Well-written story of a man tracking a wolf as the subject of a book he is writing. Very unsettling, listening to the discourse primarily between farmers, who want the wolf eradicated, and animal rights activists. Interesting and thought-provoking to hear both "sides" of the issue. A bit of brutality related in the story which was a bit disturbing. Could have done without that.
(Audio version) An interesting book about wolves in Europe, their recovery and the politics surrounding livestock predations, told as part of the author’s long hike following the GPS tracks of one wolf. Mr Weymouth is a good writer, there’s solid research, and it’s an interesting story. I would’ve liked a little bit more details about his walk, but overall a very good read.

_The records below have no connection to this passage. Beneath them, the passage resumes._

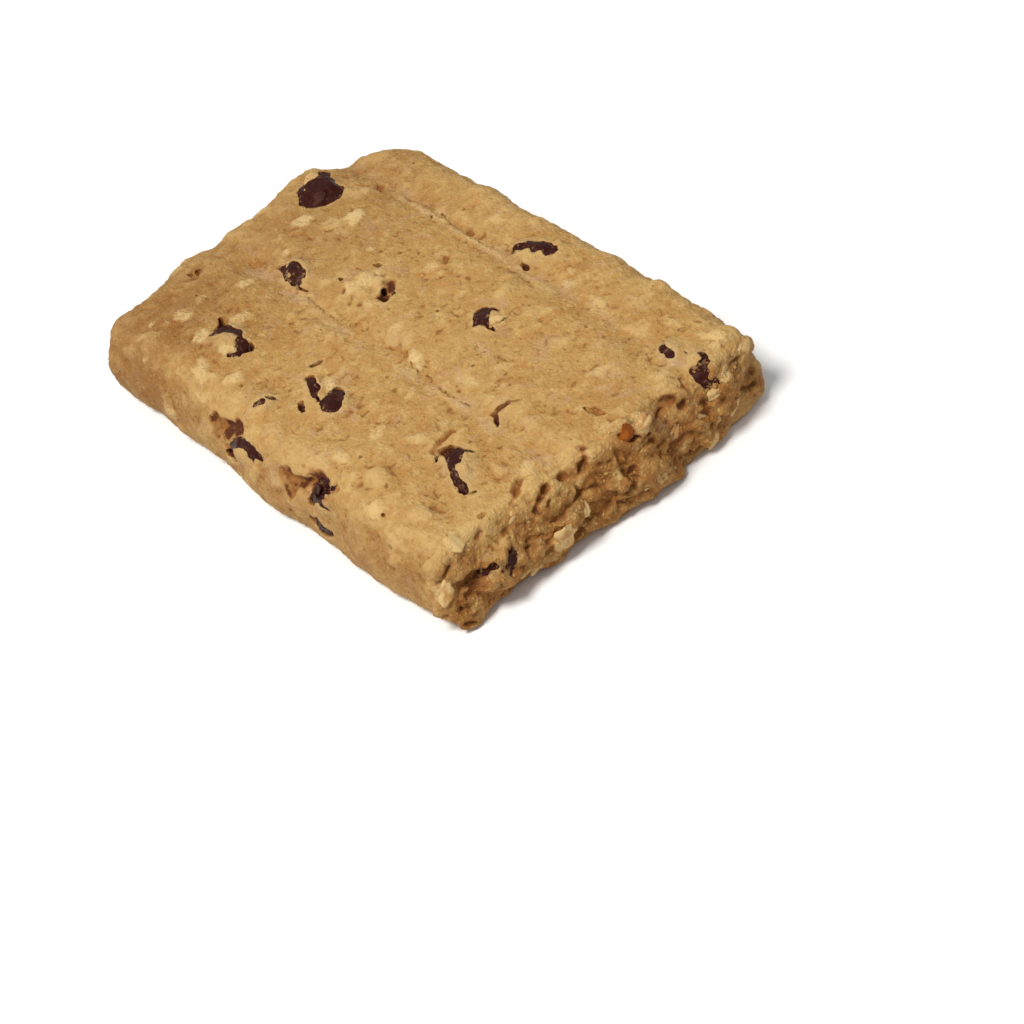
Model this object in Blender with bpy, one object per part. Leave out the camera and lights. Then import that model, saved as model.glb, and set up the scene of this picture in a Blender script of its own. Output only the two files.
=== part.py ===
"""Breakfast biscuit: a baked oat slab with chocolate chips set in its faces.

The slab lies flat on its base. +X runs along its length towards the rough, broken-looking
end, +Y across it and +Z up. The origin is on the base, at the middle of the bounding box.
"""

import math

import bmesh
import bpy
from mathutils import Matrix, Vector, noise
from mathutils.bvhtree import BVHTree

MM = 0.001

# Driving dimensions of the slab.
LENGTH = 71.5 * MM
WIDTH = 48.0 * MM
THICKNESS = 11.0 * MM

# Edges, corners and sides.
TOP_EDGE_RADIUS = 3.8 * MM
ROUGH_EDGE_RADIUS = 2.2 * MM
BASE_EDGE_RADIUS = 1.0 * MM
CORNER_RADII = {                    # by the signs of x and y
    (1, 1): 4.0 * MM,
    (1, -1): 2.5 * MM,
    (-1, 1): 8.3 * MM,
    (-1, -1): 4.1 * MM,
}
SIDE_BULGE = 0.5 * MM
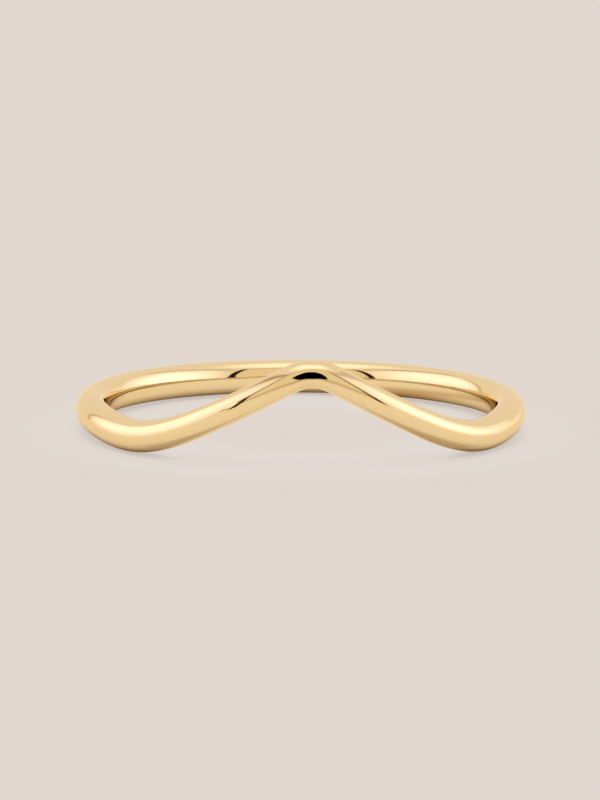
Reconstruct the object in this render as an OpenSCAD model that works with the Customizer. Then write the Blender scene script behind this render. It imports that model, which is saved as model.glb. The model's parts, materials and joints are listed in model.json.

This would not have been something I picked up on my own. I won this in a Goodreads giveaway. It was fascinating. I learned more than I ever needed to know about wolves in Europe, their reintroduction, and the politics of it all. The author did an excellent job in research, but also in narrative and pacing. I look forward to reading his other book.
Wonderful read. Weymouth's immersion into the natural and human realms highlights the forces that determine the fate of European wolves and their current and past relationships with human activity and fears. His prose beautifully illustrates his travels, observations, and encounters while he follows the trail of Slavc.
what a beautifully written story about the inter connectedness of wild, wolves, and the human dominated landscape.
The imagery of wolves being a symbol of hope, of returning wilderness, is so profound. But he does not shy away from the conflict these carnivores can bring.